Les économistes savent depuis longtemps que tout accroissement du crédit doit prendre fin un jour et que lorsque la création de crédits supplémentaires s'arrête, cette interruption doit entraîner un changement soudain de la conjoncture économique. Un coup d'œil sur la presse quotidienne et hebdomadaire pendant les années de « boom » depuis le milieu du XIXe siècle montre que cette analyse ne se limitait en aucun cas à un petit nombre de personnes. Mais les spéculateurs, rétifs à la théorie en tant que telle, ne le savaient pas et continuèrent à se lancer dans de nouvelles aventures. Toutefois, si les gouvernements faisaient savoir que l'accroissement du crédit continuerait seulement un peu plus longtemps, alors son intention d'arrêter l'expansion ne serait plus ignorée par personne.

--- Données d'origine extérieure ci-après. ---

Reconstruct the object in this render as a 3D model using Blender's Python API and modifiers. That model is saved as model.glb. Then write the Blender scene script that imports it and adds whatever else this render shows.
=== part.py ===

5. La crainte contestable de la baisse des prix

Les gens sont enclins aujourd'hui à surévaluer l'importance des récentes réalisations dans la clarification du problème du cycle économique et à sous-évaluer la formidable contribution de la Currency School. Le bénéfice que la politique cyclique appliquée pouvait tirer des vieux théoriciens de la Currency School n'a pas encore été pleinement exploité. La théorie cyclique moderne a peu apporté à la politique appliquée qui ne fût déjà connu de la théorie de la Currency School.

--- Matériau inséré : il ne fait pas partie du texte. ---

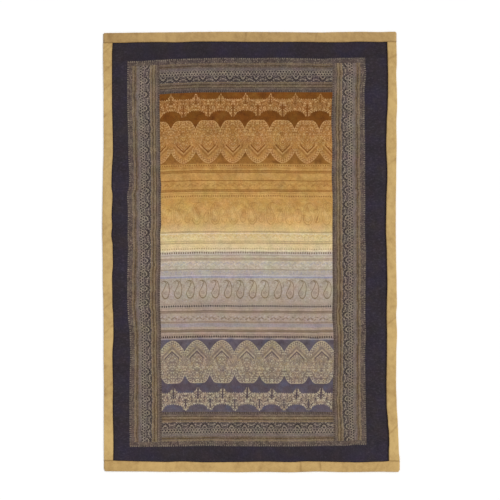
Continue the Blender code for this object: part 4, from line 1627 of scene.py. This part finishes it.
def stitch_tree():
    """Turns lines into rows of short stitches of thread that lie along them."""
    tree = bpy.data.node_groups.new("running stitches", "GeometryNodeTree")
    sockets = (
        ("Lines", "INPUT", "NodeSocketGeometry"),
        ("Pitch", "INPUT", "NodeSocketFloat"),
        ("Length", "INPUT", "NodeSocketFloat"),
        ("Thread", "INPUT", "NodeSocketFloat"),
        ("Stray", "INPUT", "NodeSocketFloat"),
        ("Seed", "INPUT", "NodeSocketInt"),
        ("Material", "INPUT", "NodeSocketMaterial"),
        ("Stitches", "OUTPUT", "NodeSocketGeometry"),
    )
    for name, side, kind in sockets:
        tree.interface.new_socket(name, in_out=side, socket_type=kind)
    entry = tree.nodes.new("NodeGroupInput")
    leave = tree.nodes.new("NodeGroupOutput")
    link = tree.links.new

    curves = tree.nodes.new("GeometryNodeMeshToCurve")
    link(entry.outputs["Lines"], curves.inputs["Mesh"])
    points = tree.nodes.new("GeometryNodeCurveToPoints")
    points.mode = "LENGTH"
    link(curves.outputs["Curve"], points.inputs["Curve"])
    link(entry.outputs["Pitch"], points.inputs["Length"])

    aside = tree.nodes.new("FunctionNodeRandomValue")
    aside.data_type = "FLOAT_VECTOR"
    aside.inputs[0].default_value = (-1.0, -1.0, 0.0)
    aside.inputs[1].default_value = (1.0, 1.0, 0.3)
    link(entry.outputs["Seed"], aside.inputs["Seed"])
    offset = tree.nodes.new("ShaderNodeVectorMath")
    offset.operation = "SCALE"
    link(aside.outputs[0], offset.inputs[0])
    link(entry.outputs["Stray"], offset.inputs["Scale"])
    moved = tree.nodes.new("GeometryNodeSetPosition")
    link(points.outputs["Points"], moved.inputs["Geometry"])
    link(offset.outputs[0], moved.inputs["Offset"])

    stitch = tree.nodes.new("GeometryNodeMeshUVSphere")
    stitch.inputs["Segments"].default_value = 6
    stitch.inputs["Rings"].default_value = 4
    stitch.inputs["Radius"].default_value = 0.5
    uneven = tree.nodes.new("FunctionNodeRandomValue")
    uneven.data_type = "FLOAT"
    uneven.inputs[2].default_value = 0.80
    uneven.inputs[3].default_value = 1.10
    link(entry.outputs["Seed"], uneven.inputs["Seed"])
    long = tree.nodes.new("ShaderNodeMath")
    long.operation = "MULTIPLY"
    link(entry.outputs["Length"], long.inputs[0])
    link(uneven.outputs[1], long.inputs[1])
    size = tree.nodes.new("ShaderNodeCombineXYZ")
    link(entry.outputs["Thread"], size.inputs[0])
    link(entry.outputs["Thread"], size.inputs[1])
    link(long.outputs[0], size.inputs[2])

    placed = tree.nodes.new("GeometryNodeInstanceOnPoints")
    link(moved.outputs["Geometry"], placed.inputs["Points"])
    link(stitch.outputs["Mesh"], placed.inputs["Instance"])
    link(points.outputs["Rotation"], placed.inputs["Rotation"])
    link(size.outputs[0], placed.inputs["Scale"])
    real = tree.nodes.new("GeometryNodeRealizeInstances")
    link(placed.outputs["Instances"], real.inputs[0])
    finish = tree.nodes.new("GeometryNodeSetMaterial")
    link(real.outputs[0], finish.inputs["Geometry"])
    link(entry.outputs["Material"], finish.inputs["Material"])
    link(finish.outputs[0], leave.inputs["Stitches"])
    return tree


STITCHES = stitch_tree()


def thread_material(name, tone):
    """Slightly glossy cotton thread, uneven from stitch to stitch, in a dye or toned with the ground."""
    material, tree, shader = cloth_material(name, 0.25, 0.10)
    place = tree.nodes.new("ShaderNodeTexCoord")
    parts = tree.nodes.new("ShaderNodeSeparateXYZ")
    tree.links.new(place.outputs["Object"], parts.inputs[0])
    x = Field(tree, parts.outputs[0])
    y = Field(tree, parts.outputs[1])
    under = dye(tone) if tone else ground((y - (CLOTH_Y + MIDDLE_TOP)) * -IN_MILLIMETRES)
    shade = (clouds(x, y, 0.004, 51.0) * 1.2 - 0.1).most(0.0).least(1.0)
    tree.links.new(printed(under, dye("ditch"), shade * 0.35), shader.inputs["Base Color"])
    tree.links.new((shade * 0.2 + 0.55).socket, shader.inputs["Roughness"])
    twist = ((x + y) * (2 * math.pi / THREAD)).reckon("SINE")
    raised(twist, shader.inputs["Normal"], 0.6, 0.0001)
    return material


def sewn_rows(name, lines, material, seed):
    """A piece made of rows of stitches along lines, each an array of places on the cloth."""
    places = np.concatenate(lines)
    last = set(np.cumsum([len(line) for line in lines]) - 1)
    edges = [(number, number + 1) for number in range(len(places)) if number not in last]
    path = bpy.data.meshes.new(name + "_lines")
    path.from_pydata(places.tolist(), edges, [])
    piece = bpy.data.objects.new(name, path)
    bpy.context.scene.collection.objects.link(piece)
    sewing = piece.modifiers.new("stitches", "NODES")
    sewing.node_group = STITCHES
    values = {
        "Pitch": STITCH_PITCH,
        "Length": STITCH_LENGTH,
        "Thread": THREAD,
        "Stray": STITCH_STRAY,
        "Seed": seed,
        "Material": material,
    }
    for item in STITCHES.interface.items_tree:
        if item.name in values:
            sewing[item.identifier] = values[item.name]
    evaluated = piece.evaluated_get(bpy.context.evaluated_depsgraph_get())
    mesh = bpy.data.meshes.new_from_object(evaluated)
    piece.modifiers.clear()
    piece.data = mesh
    mesh.shade_smooth()
    bpy.data.meshes.remove(path)
    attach(piece, "root")
    return piece


def row_across(v, start, end):
    """Places along a printed line that runs across the cloth."""
    u = columns[(columns >= start) & (columns <= end)]
    x, y = laid(u, np.full(len(u), v))
    return np.stack([x, y, face_height(u, np.full(len(u), v))], 1)


def row_along(u, start, end):
    """Places along a printed line that runs the length of the cloth."""
    v = rows[(rows >= start) & (rows <= end)]
    x, y = laid(np.full(len(v), u), v)
    return np.stack([x, y, face_height(np.full(len(v), u), v)], 1)


STRIP_ENDS = (BOTTOM_TEETH + CORNER_ROWS, TOP_TEETH - CORNER_ROWS)
border_rows = [
    row_across(TOP_TEETH, LEFT_TEETH, RIGHT_TEETH),
    row_across(BOTTOM_TEETH, LEFT_TEETH, RIGHT_TEETH),
    row_across(MIDDLE_TOP, MIDDLE_LEFT, MIDDLE_RIGHT),
    row_across(MIDDLE_BOTTOM, MIDDLE_LEFT, MIDDLE_RIGHT),
    row_along(LEFT_TEETH, BOTTOM_TEETH, TOP_TEETH),
    row_along(RIGHT_TEETH, BOTTOM_TEETH, TOP_TEETH),
    row_along(MIDDLE_LEFT, *STRIP_ENDS),
    row_along(MIDDLE_RIGHT, *STRIP_ENDS),
]
band_rows = [row_across(line, MIDDLE_LEFT, MIDDLE_RIGHT) for line in BAND_LINES[1:-1]]
dark_thread = thread_material("violet brown thread", "border beige")
toned_thread = thread_material("thread toned with the print", None)
tan_thread = thread_material("tan thread", "dark satin")
quilting = [
    sewn_rows("stitches_border", border_rows, dark_thread, 1),
    sewn_rows("stitches_middle", band_rows, toned_thread, 2),
    sewn_rows("stitches_binding", list(seam_rows.values()), tan_thread, 3),
]

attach(quilt, "root")
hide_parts("quilt_panel")

# Floor, light and camera
#
# The throw lies on a plain white floor under soft light that leans a little from the right. The camera
# looks straight down at it from well above, as square on as it can.

FRAME_WIDE = 2.388
CAMERA_LENS = 100.0
SENSOR = 36.0
CAMERA_X = -0.0048
CAMERA_Y = 0.0095
SKY_LIGHT = 0.78
WINDOW_LIGHT = 1.45
WINDOW_SPREAD = 20
WINDOW_LEAN_BACK = -22
WINDOW_LEAN_RIGHT = 48


def white_floor():
    mesh = bpy.data.meshes.new("floor")
    bm = bmesh.new()
    bmesh.ops.create_grid(bm, x_segments=1, y_segments=1, size=8.0)
    bm.to_mesh(mesh)
    bm.free()
    floor = bpy.data.objects.new("floor", mesh)
    material = bpy.data.materials.new("white floor")
    material.use_nodes = True
    shader = material.node_tree.nodes["Principled BSDF"]
    shader.inputs["Base Color"].default_value = (0.96, 0.96, 0.96, 1.0)
    shader.inputs["Roughness"].default_value = 0.9
    shader.inputs["Specular IOR Level"].default_value = 0.0
    mesh.materials.append(material)
    bpy.context.scene.collection.objects.link(floor)


white_floor()

world = bpy.data.worlds.new("soft studio")
world.use_nodes = True
world.node_tree.nodes["Background"].inputs["Color"].default_value = (1.0, 1.0, 1.0, 1.0)
world.node_tree.nodes["Background"].inputs["Strength"].default_value = SKY_LIGHT
bpy.context.scene.world = world

lamp_data = bpy.data.lights.new("window", "SUN")
lamp_data.energy = WINDOW_LIGHT
lamp_data.angle = math.radians(WINDOW_SPREAD)
lamp = bpy.data.objects.new("window", lamp_data)
lamp.rotation_euler = (math.radians(WINDOW_LEAN_BACK), math.radians(WINDOW_LEAN_RIGHT), 0)
bpy.context.scene.collection.objects.link(lamp)

camera_data = bpy.data.cameras.new("camera")
camera_data.lens = CAMERA_LENS
camera_data.sensor_width = SENSOR
camera_data.clip_end = 100.0
camera = bpy.data.objects.new("camera", camera_data)
camera.location = (CAMERA_X, CAMERA_Y, FRAME_WIDE * CAMERA_LENS / SENSOR + SEWN_HEIGHT)
bpy.context.scene.collection.objects.link(camera)
bpy.context.scene.camera = camera
bpy.context.scene.view_settings.view_transform = "Standard"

Malheureusement la théorie économique est précisément la plus faible quand on a le plus besoin d'elle — pour analyser les effets de la baisse des prix. Une baisse générale des prix a toujours été considérée comme une mauvaise chose. Pourtant aujourd'hui, bien plus encore qu'autrefois, la rigidité des taux de salaire et le coût de nombreux autres facteurs de production empêchent d'étudier le problème de façon impartiale. Il serait certainement temps maintenant d'étudier de manière approfondie les effets d'une baisse des prix monétaires et d'analyser l'idée répandue que des prix en baisse sont incompatibles avec une production accrue des biens et des services ainsi qu'avec une amélioration du bien-être général. Cette recherche devrait comprendre une analyse cherchant à déterminer s'il est vrai que seules les mesures inflationnistes permettent l'accumulation progressive du capital et des équipements productifs. Tant que l'on croira fermement à cette théorie inflationniste naïve du développement, les propositions visant à utiliser l'expansion du crédit pour susciter un boom continueront à avoir du succès.

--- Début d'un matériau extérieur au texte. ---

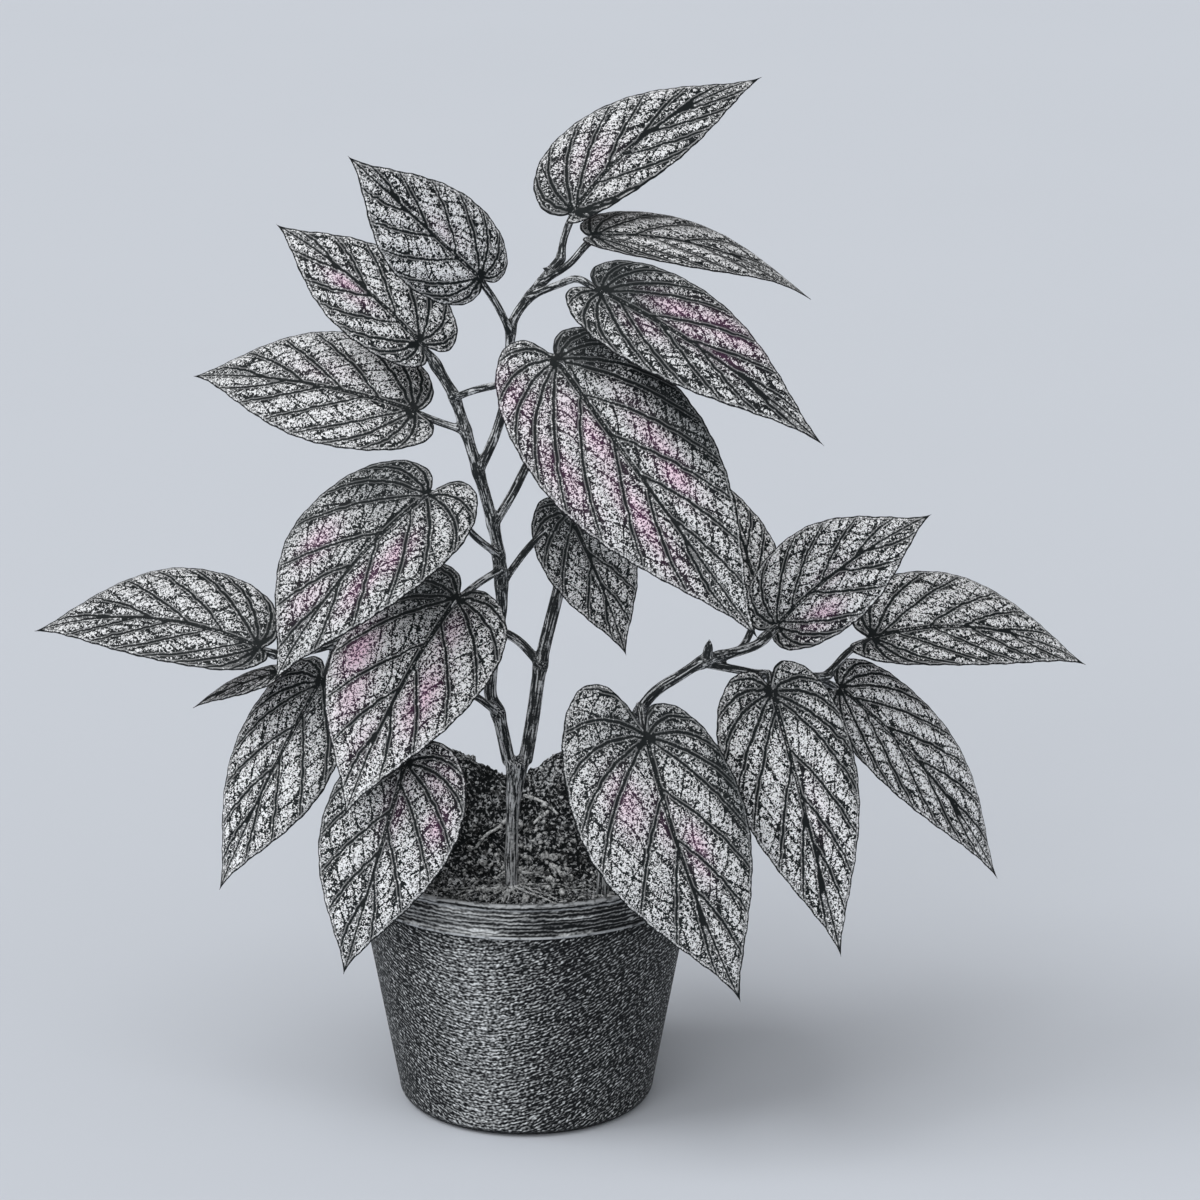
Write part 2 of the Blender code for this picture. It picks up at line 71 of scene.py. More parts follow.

La théorie de la Currency School a décrit il y a longtemps le lien nécessaire entre l'expansion du crédit et le cycle des fluctuations économiques. Sa chaîne de raisonnements ne s'intéressait qu'à un accroissement du crédit limité à une nation. Elle ne faisait pas justice à la situation, particulièrement importante à notre époque de coopération entre les banques d'émission, où toutes les nations augmenteraient le crédit de concert. Malgré l'explication de la Currency School, les banques d'émission ont continuellement préconisé une nouvelle expansion du crédit.

On peut faire remonter cette forte campagne des banques d'émission à l'idée que les hausses de prix sont utiles et absolument nécessaires au « progrès » et à la croyance selon laquelle l'expansion du crédit serait une méthode capable de maintenir des taux d'intérêt bas. La relation entre l'émission d'instruments fiduciaires et la formation des taux d'intérêt est suffisamment bien expliquée aujourd'hui, au moins pour les besoins immédiats du choix d'une politique économique. Mais ce qu'il reste à expliquer de manière satisfaisante, c'est le problème de la baisse générale des prix.

Notes

1. Le terme plus moderne pour ce que Mises voulait apparemment dire par « redéflation » est sans doute « reflation. » Note de l'édition américaine.

2. Il en a toujours été ainsi, l'opinion publique a toujours été du côté des débiteurs. (Voir Jeremy Bentham, Defence of Usury. 2ème édition. Londres, 1790, p. 102). L'idée que les créanciers sont de riches oisifs, exploiteurs sans cœur des travailleurs et que les débiteurs sont de pauvres infortunés, n'a pas été abandonnée, même à notre époque d'obligations, de dépôts bancaires et de comptes d'épargne. Note de Ludwig von Mises.

3. Un exemple extrême : la politique d'escompte de la Reichsbank allemande pendant l'inflation. Voir Graham, Frank, Exchange, Prices and Production in Hyper-Inflation Germany, 1920-1923. Princeton, 1930. pp. 65 et suivantes. Note de Ludwig von Mises.